Again, this is simple but it’s not easy. Peter himself struggled to believe that Jesus cared for him. In Mark 4 we read of one example. Peter and the rest of the disciples were in a boat crossing the Sea of Galilee. Suddenly a fierce storm arose, and high waves began to break into the boat. It was slowly filling with water and the disciples, many of them seasoned sailors, were anxious and afraid. Meanwhile, Jesus was sleeping. The disciples woke Him up and yelled at Him: “Teacher, don’t you care that we’re going to drown?!?” Jesus, do you really care about us?

That word care in Mark 4 is the same word in the original language that Peter uses here. He really does care, Peter says. Don’t take Jesus’ silence in your suffering to mean He doesn’t care. He cares for you, Peter says. Then why doesn’t He act?


God’s Timing is Perfect

Look again at verse 6: Humble yourselves, therefore, under the mighty hand of God so that at the proper time He may exalt you. Did you catch that? God intervenes “at the proper time.”

Just like when Jesus calmed the storm in Mark 4. He could’ve supernaturally kept the storm from coming. He could’ve calmed the storm after the first few raindrops, or after the first gust of wind blew a wave into the boat. But no, Jesus waited. Why? What was Jesus waiting for? I believe that Jesus was waiting for the disciples to stop trusting in themselves. Think about it. Jesus didn’t calm the storm until the came to Him, questioning His care. Why? Because it wasn’t until then that the disciples had stopped trusting in themselves and their ability to navigate the storm on their own strength.

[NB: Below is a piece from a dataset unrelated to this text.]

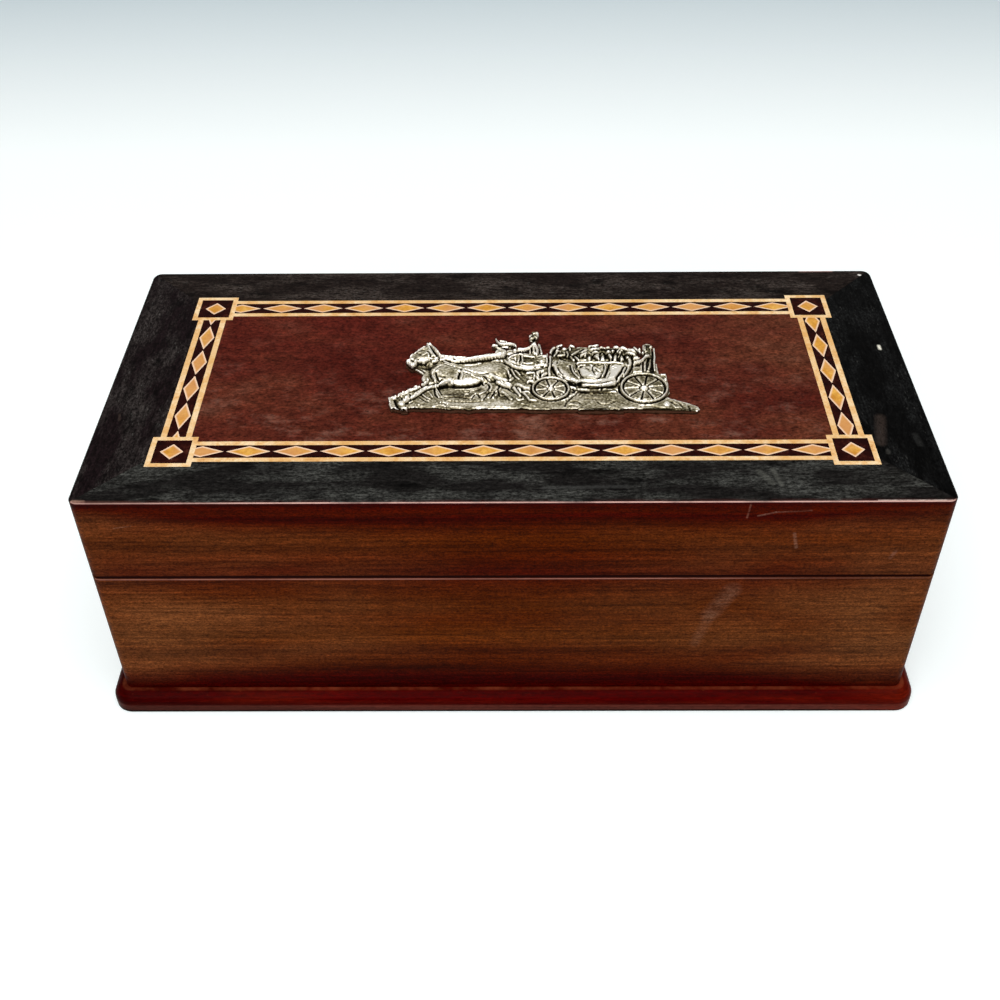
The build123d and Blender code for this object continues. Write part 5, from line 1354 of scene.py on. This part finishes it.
paint_light(0.4, (39.2, 2.5, 0.5), (42.1, 4.5, 0.5), (44.2, 6.3, 0.45))
paint_light(-0.6, (7.1, 15.8, 1.8), (7.7, 17.5, 1.9))
paint_light(-0.6, (40.4, -21.4, 1.2), (45.7, -21.7, 1.8), (55.1, -22.4, 1.4))
paint_light(-0.15, (4.4, 3.8, 2.0), (7.6, 3.5, 2.0))
paint_light(-0.5, (-30.0, 1.6, 0.5), (-28.2, 0.8, 0.8), (-25.9, 0.5, 1.0), (-24.0, 1.3, 0.8))
paint_light(-0.45, (-35.0, -14.6, 0.7), (-34.9, -17.9, 0.7), (-34.2, -19.7, 0.5))
paint_light(-0.4, (-19.7, -12.9, 1.6), (-16.7, -13.5, 2.0), (-13.6, -13.2, 1.8))
paint_light(-0.4, (14.4, 7.6, 2.4), (20.5, 7.3, 3.0))
paint_light(-0.35, (26.2, 7.3, 3.0), (35.0, 7.2, 3.4))
paint_light(-0.35, (36.2, 6.8, 2.5), (40.2, 6.8, 2.0))
paint_light(-0.45, (44.6, 10.9, 2.4), (43.9, -2.1, 2.2))
paint_light(0.3, (-16.3, -3.0, 2.2), (-10.0, -1.2, 2.4), (-5.2, -0.7, 2.2))
paint_light(0.3, (-20.5, -17.8, 1.4), (-11.2, -18.1, 1.5), (-0.4, -18.1, 1.5))
paint_light(0.5, (39.7, -18.9, 0.8), (40.0, -18.9, 0.8))
paint_light(0.5, (7.7, 12.4, 0.9), (8.2, 9.6, 1.1), (8.0, 7.4, 0.9))
paint_light(0.3, (21.8, -1.4, 1.2), (25.0, -0.9, 2.0), (28.1, -1.5, 1.4))
paint_light(-0.25, (3.8, 5.2, 1.4), (7.6, 4.9, 1.4))
paint_light(-0.35, (-9.8, -10.9, 1.6), (-5.1, -13.5, 2.0), (-0.4, -15.3, 1.4))
paint_light(
    -1.5, (19.2, -11.6, 0.5), (20.6, -12.0, 0.8), (22.6, -12.3, 0.85), (24.5, -12.3, 0.85),
    (27.6, -12.3, 0.85), (29.9, -12.1, 0.85), (32.5, -11.7, 0.6),
)
paint_light(
    -1.3, (17.7, -7.2, 0.35), (18.4, -7.5, 0.4), (20.6, -8.6, 0.45), (22.4, -9.1, 0.55),
    (24.6, -9.4, 0.55), (27.8, -9.3, 0.55), (30.1, -8.6, 0.55), (32.2, -7.8, 0.45),
    (33.4, -7.3, 0.35),
)
paint_light(
    -1.4, (-22.6, -9.0, 0.5), (-20.9, -8.5, 0.7), (-19.6, -8.0, 0.6), (-17.7, -8.7, 0.7),
    (-15.5, -9.0, 0.75), (-13.0, -8.7, 0.75), (-11.1, -8.0, 0.65), (-9.4, -7.0, 0.45),
)
paint_light(-0.5, (20.5, -10.2, 0.6), (24.6, -10.6, 0.6), (29.2, -10.6, 0.6), (32.4, -10.4, 0.5))
paint_light(-1.0, (6.0, 18.8, 0.6), (7.4, 20.4, 0.7), (8.7, 20.8, 0.7))
paint_light(-0.35, (15.0, 11.0, 1.4), (20.7, 11.2, 1.6), (26.4, 11.2, 1.6), (36.3, 10.5, 1.6))
paint_light(-0.7, (35.7, 12.7, 0.8), (39.0, 10.8, 0.9), (40.8, 8.2, 0.9))
paint_light(-0.5, (43.6, 12.7, 0.8), (45.6, 12.7, 0.8))

# Wheels: a raised rim, a groove inside it, and flat spokes that widen outwards, parted by narrow
# grooves, round a boss. A groove round part of each rim parts it from what is beside it.
rim_groove = 0.45
groove_level, disc_foot, disc_face, rim_top = 1.45, 1.5, 0.55, 1.0


def arc(x, y, radius, half_width, *angles):
    """Knots on a circle, at angles in radians."""
    return [(x + radius * np.cos(a), y + radius * np.sin(a), half_width) for a in angles]


def cast_wheel(x, y, radius, spokes, turn, ring, hub):
    """A wheel in low relief; ring is the width of its rim and turn the angle of a spoke."""
    around = np.hypot(X - x, Y - y)
    dish = radius - ring - rim_groove
    face = disc_foot + disc_face * np.clip((dish - around) / 0.3, 0, 1)
    level = np.where(around < dish, face, groove_level)
    casting["height"] = np.where(around < radius, level, casting["height"])
    casting["gap"] = np.minimum(casting["gap"], around - radius)
    rim = np.clip(1 - ((around - radius + ring / 2) / (ring / 2)) ** 2, 0, 1)
    raised = np.maximum(casting["height"], disc_foot + rim_top * np.sqrt(rim))
    casting["height"] = np.where(rim > 0, raised, casting["height"])
    for step in np.arange(spokes):
        angle = turn + step * 2 * pi / spokes
        carve(0.95, *arc(x, y, hub, 0.2, angle), *arc(x, y, radius - ring - 0.3, 0.3, angle))
    carve(0.6, *arc(x, y, hub, 0.26, *np.linspace(0, 2 * pi, 13)))
    dome(2.7, x, y, hub * 0.75, hub * 0.6, foot=1.8)
    # The disc and rim are made darker in the painted light layer, and a painted highlight lies
    # across the boss
    painted_wheel_shade = np.where(around < radius - ring, 0.2, 0.35)
    casting["painted_light"] -= painted_wheel_shade * (around < radius) * (around > hub)
    paint_light(0.5, (x - hub * 0.5, y, hub * 0.5), (x + hub * 0.5, y, hub * 0.5))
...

Christian: Jesus’ timing is perfect. He knows the right time. Whatever has you anxious today, you can trust Jesus to care for you. Maybe, like the disciples, you’ve questioned Jesus’ care. Or maybe like Martha outside the tomb of Lazarus, you’ve questioned Jesus’ timing. And that makes you anxious too. What if you’ve doubted Him one too many times? What if you’ve questioned His mercy once too often? What will Jesus do to the likes of you?


God Will Exalt You

Let’s read verse 6 one more time: Humble yourselves, therefore, under the mighty hand of God so that at the proper time He may . . . what? Exalt you. What are Jesus’ plans for you Christian? Not merely a welcome. Yes, you will be welcomed into His presence, but this promise is bigger than that. Not mere acceptance. Yes, if your faith is in Christ you will find perfect acceptance, but this is bigger than that. Jesus promises to exalt you. The day is coming, Christian, when all the humiliation and affliction of this world will melt away into glory. Where you will be raised up to a position of honor and exaltation, more glorious than anything you’ve ever seen in this life.

Surely this can’t be right. Can my future really be that good? What if I mess this up somehow? Won’t Jesus get fed up with all my pride, anxieties, and unbelief? In his book Gentle and Lowly, Dane Ortlund writes this: “Fallen, anxious sinners are limitless in their capacity to perceive reasons for Jesus to cast them out. We are factories of fresh resistances to Christ’s love. Even when we run out of tangible reasons to be cast out, such as specific sins or failures, we tend to retain a vague sense that, given enough time, Jesus will finally grow tired of us and hold us at arm’s length. . . .

“No wait”—we say, cautiously approaching Jesus—“you don’t understand. I’ve really messed up, in all kinds of ways.”

I know, he responds.

“You know most of it, sure. Certainly more than what others see. But there’s perversity down inside me that is hidden form everyone.”

I know it all.

“Well—the thing is, it isn’t just my past. It’s my present too.”

I understand.

“But I don’t know if I can break free of this any time soon.”

That’s the only kind of person I’m here to help.

“The burden is heavy—and heavier all the time.”

Then let me carry it.

“It’s too much to bear.”

Not for me.

“You don’t get it. My offenses aren’t directed toward others. They’re against you.”

Then I am the one most suited to forgive them.

“But the more of the ugliness in me you discover, the sooner you’ll get fed up with me.”

Whoever comes to me I will never cast out.[iv]

Unbeliever, this is the love you’ve been looking for all your life. It’s yours for the taking today. You don’t need to clean yourself up to receive it. How could you? As the hymnwriter Joseph Hart said, "Let not conscience make you linger, nor of fitness fondly dream; all the fitness he requireth is to feel your need of him.”[v]

Christian, this is the love we have in Christ. So cast all your cares on Him because He cares for you.


[i] Matthew Edward Simco, “Is Hitting a Baseball the Hardest Thing to Do in Sports?,” SiOWfa16: Science in Our World: Certainty and Controversy, October 18, 2016,

[ii] Michael S. Lundy and J.I. Packer, Depression, Anxiety, and the Christian Life: Practical Wisdom from Richard Baxter (Wheaton: Crossway, 2018), 77.

[iii] The Citizens, The Mighty Hand of God, 2015,

[iv] Dane Ortlund, Gentle and Lowly: The Heart of Christ for Sinners and Sufferers (Wheaton: Crossway, 2020), 63–64.